§ **WRITTEN EXERCISE**: Your task is to quote the material that follows, in full and exactly.

§ **STORED DATA**:
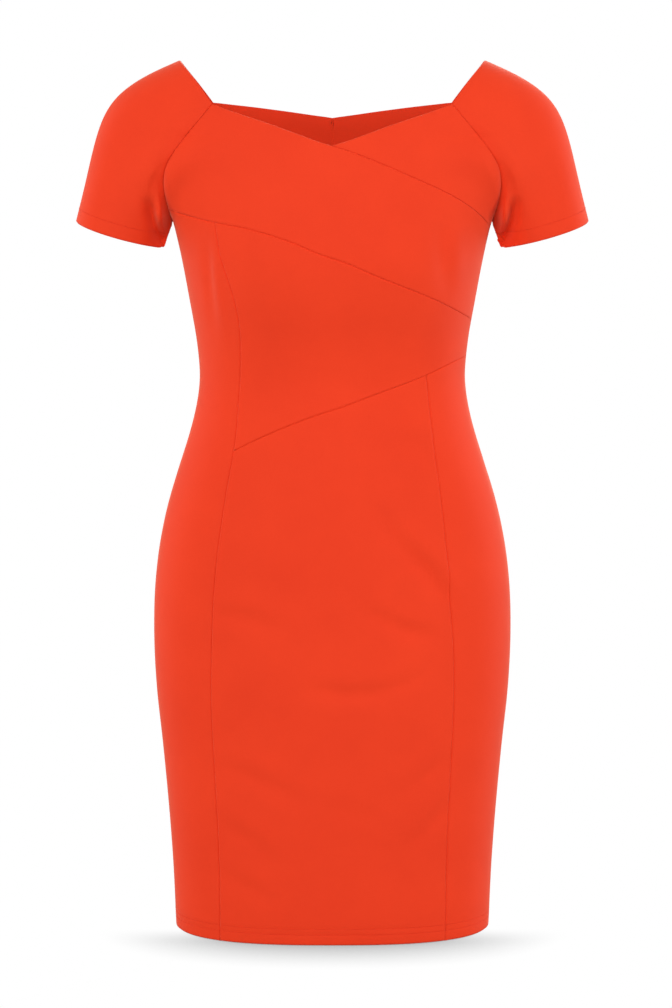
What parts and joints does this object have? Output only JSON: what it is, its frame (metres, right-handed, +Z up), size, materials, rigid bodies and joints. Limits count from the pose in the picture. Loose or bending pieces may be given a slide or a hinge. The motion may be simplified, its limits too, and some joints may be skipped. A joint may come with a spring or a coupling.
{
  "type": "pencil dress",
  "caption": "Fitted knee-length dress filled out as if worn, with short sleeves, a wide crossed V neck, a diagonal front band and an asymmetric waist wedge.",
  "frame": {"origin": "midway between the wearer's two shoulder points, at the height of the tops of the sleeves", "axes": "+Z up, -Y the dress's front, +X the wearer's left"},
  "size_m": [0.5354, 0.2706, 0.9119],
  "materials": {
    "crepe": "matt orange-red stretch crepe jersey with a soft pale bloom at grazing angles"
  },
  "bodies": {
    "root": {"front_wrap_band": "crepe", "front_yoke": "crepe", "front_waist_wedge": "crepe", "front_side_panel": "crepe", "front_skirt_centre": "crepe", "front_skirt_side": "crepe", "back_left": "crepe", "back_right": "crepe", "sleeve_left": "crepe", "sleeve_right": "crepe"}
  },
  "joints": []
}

§ **RESPONSE**:
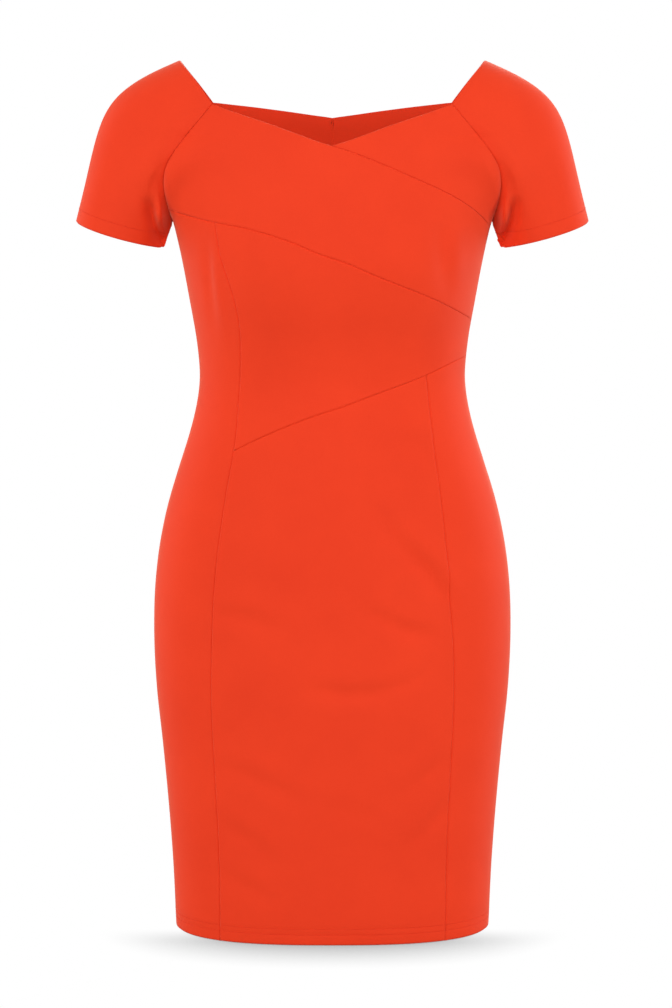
What parts and joints does this object have? Output only JSON: what it is, its frame (metres, right-handed, +Z up), size, materials, rigid bodies and joints. Limits count from the pose in the picture. Loose or bending pieces may be given a slide or a hinge. The motion may be simplified, its limits too, and some joints may be skipped. A joint may come with a spring or a coupling.
{
  "type": "pencil dress",
  "caption": "Fitted knee-length dress filled out as if worn, with short sleeves, a wide crossed V neck, a diagonal front band and an asymmetric waist wedge.",
  "frame": {"origin": "midway between the wearer's two shoulder points, at the height of the tops of the sleeves", "axes": "+Z up, -Y the dress's front, +X the wearer's left"},
  "size_m": [0.5354, 0.2706, 0.9119],
  "materials": {
    "crepe": "matt orange-red stretch crepe jersey with a soft pale bloom at grazing angles"
  },
  "bodies": {
    "root": {"front_wrap_band": "crepe", "front_yoke": "crepe", "front_waist_wedge": "crepe", "front_side_panel": "crepe", "front_skirt_centre": "crepe", "front_skirt_side": "crepe", "back_left": "crepe", "back_right": "crepe", "sleeve_left": "crepe", "sleeve_right": "crepe"}
  },
  "joints": []
}